Jose and Frank are great and it was really nice to get to hear how much knowledge of cigars that they had. You can tell they really enjoy what they do.

At the beginning the cigars predraw is spicy and it seems that it even tingles your tongue before you light it. The wrapper was flawless with tiny viens that disapper into the rich wrapper.

I clipped the cap and began to draw to the first three puffs of spice and then the cigar took on another fashion of cedar and light cream. Here is the interesting part. I started pulling on the cigar with an easy draw and it seemed like was really starting to get a very rich taobacco taste with full flavor. Now no matter how fast I was drawing on the cigar it never got hot and seemed to come alive with deep tobacco taste and a nutty middle.

Another great thing about this cigar is that even though it was bold and full of flavor the finish was very clean and crisp and I felt it would even be a great pre dinner smoke. Remember that I am a big guy but this does pack a punch just like the name "Fuerte". Good thing I have one more because I think I will smoke the next one tonight.

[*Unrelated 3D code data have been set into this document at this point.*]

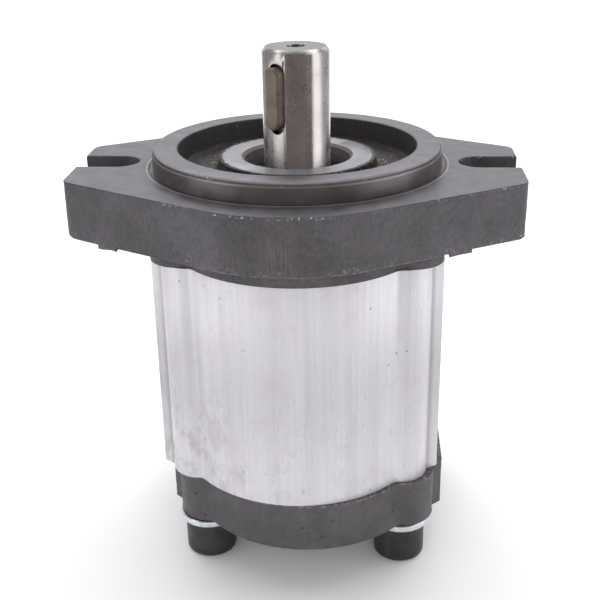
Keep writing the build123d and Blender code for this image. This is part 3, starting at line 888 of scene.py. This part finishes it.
@dataclass
class Chips:
    """Drops flat chips on a mesh, each turned and tilted by chance."""

    mesh: Mesh
    dice: random.Random
    middle_y: float = 0.0
    tilt: float = 0.6
    thick: float = 0.4

    def drop(self, angle: float, radius: float, height: float, size: float) -> None:
        """Add one chip.

        Args:
            angle: Bearing in radians.
            radius: Distance from the middle, millimetres.
            height: Height in millimetres.
            size: Half its length, millimetres.
        """
        x, y = math.cos(angle) * radius, math.sin(angle) * radius + self.middle_y
        spot = Matrix.Translation(Vector((x, y, height)) * MM)
        turn = Matrix.Rotation(self.dice.uniform(0, math.tau), 4, "Z")
        turn = turn @ Matrix.Rotation(self.dice.uniform(-self.tilt, self.tilt), 4, "X")
        wide = size * self.dice.uniform(0.4, 0.9)
        flat = Matrix.Diagonal((size * MM, wide * MM, size * self.thick * MM, 1.0))
        bmesh.ops.create_icosphere(self.mesh, subdivisions=1, radius=1.0, matrix=spot @ turn @ flat)


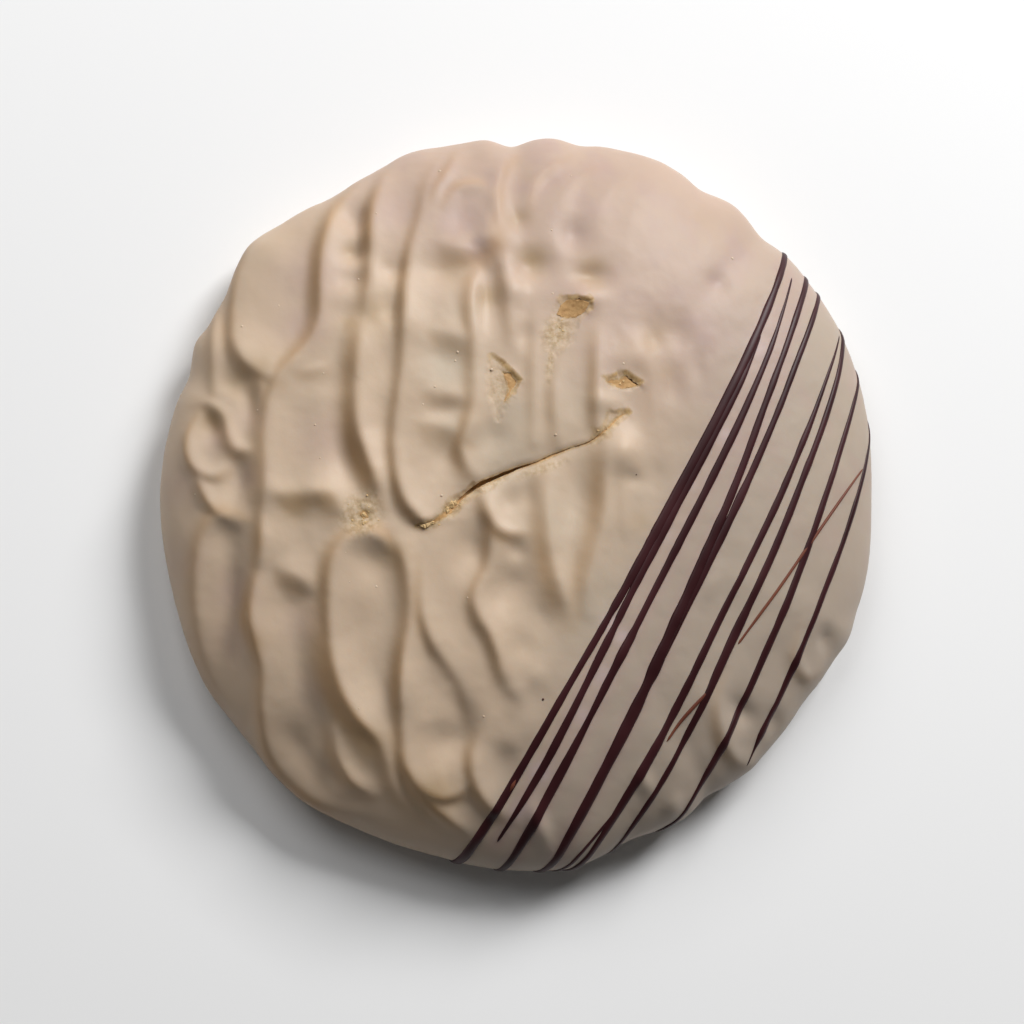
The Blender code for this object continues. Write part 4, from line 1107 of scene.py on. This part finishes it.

Oh but things get better! A surprise!

So a few hours later in walks George Rico of *Gran Habano Cigars* the maker of the new *3 Siglos* and his father and master blender Guillermo Rico. George was a really nice guy and he and his fathers passion for cigars is extremely evident in talking with them.

I have to say this was a great night and thanks goes to Dan, Lynne, and Joe for having the great place to herf. By the way the sign that Puros Indios gave to Robustos Cigar Lounge lights up and is really huge!

Here are some more pictures!


----------



## kass (May 16, 2007)

Sounds like a good time!
I dont see any pictures though..?


----------



## terrasco-cl (Mar 4, 2007)

Man, that looks like a great time! Have to say that I'm extremely jealous.


----------



## Ceedee (Jun 2, 2006)

That is absolutely awesome! Man, ya sure know how to make a guy jealous! :biggrin:

CD


----------



## tx_tuff (Jun 16, 2007)

We are very lucky to have alot of great guys to get together and a great place to hang out at. I look forward to seeing pictures like this from all over the U S and over seas when more CL members start doing the same thing in their town!


----------



## Labman (May 27, 2007)

Okay, that settles it...I'm just going to have to move to Texas for Robusto's! Seriously, find me a job and I'm there!! 

Looks like a great time! I just had a Cienfuegos today and loved it to pieces. I can't wait to try the new Fuerte! I mean who doesn't love a cigar with fuerte in the name??


----------



## Daver3283 (Jul 8, 2007)

Man, I'm gonna have to open a shop like that here, I gots nowhere to smoke but my back porch. looks like an awesome time!


----------